Title & Survey- One standard
brokerage form we reviewed merely stated that the “Buyer is encouraged to obtain an Owner’s Title Insurance Policy”.
It did not provide language giving buyer the option to receive a “Title
Commitment”, which is basically the title company’s offer to provide a buyer
with title insurance, together with a report of any liens, encumbrances,
easements…currently against the title. In virtually all commercial contracts,
and many residential contracts, the buyer has a right to terminate the contract
if the Title Commitment shows encumbrances that are troublesome to the buyer.

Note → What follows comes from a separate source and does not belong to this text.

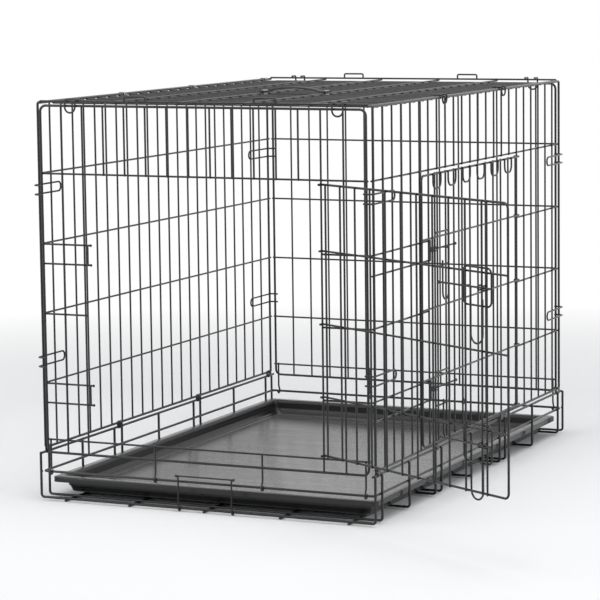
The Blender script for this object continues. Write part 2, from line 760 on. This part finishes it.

Few standard residential contracts even mention the word “survey”. However, we
know of numerous disgruntled buyers who found out, after they bought their
properties that their neighbors driveway, or retaining wall or flower beds
encroached on their property
An “ALTA Survey”
would have disclosed the encroachments. Moreover, an ALTA Survey would have
been all that was needed in these situations for the title company to delete
its exception for survey matters, and cover the legal and survey expenses. The
broker in one of these situations told the buyer they did not need an ALTA
Survey, or an attorney.
What is the moral of this story? Brokers
cannot “tailor-make” their contract forms-it is against the law in Ohio; and
while the buyer and seller can represent themselves, the old adage usually
rings true-“those that represent themselves have a fool for a client.” That
leaves one option- have a lawyer review your real estate contract. You are the
customer, you can specify that you don’t want a new, tailor made suit, that the
pants don’t need hems and that you just want basic alterations such that the
odds of there being a wardrobe malfunction are greatly reduced.
If a broker,
seller, buyer or other party is telling you that you don’t need a lawyer, and
you can’t make any alterations--- it is time
to look for another “suit”. As this author’s father used to say, “Sometimes the
best deals are the ones you don’t make.”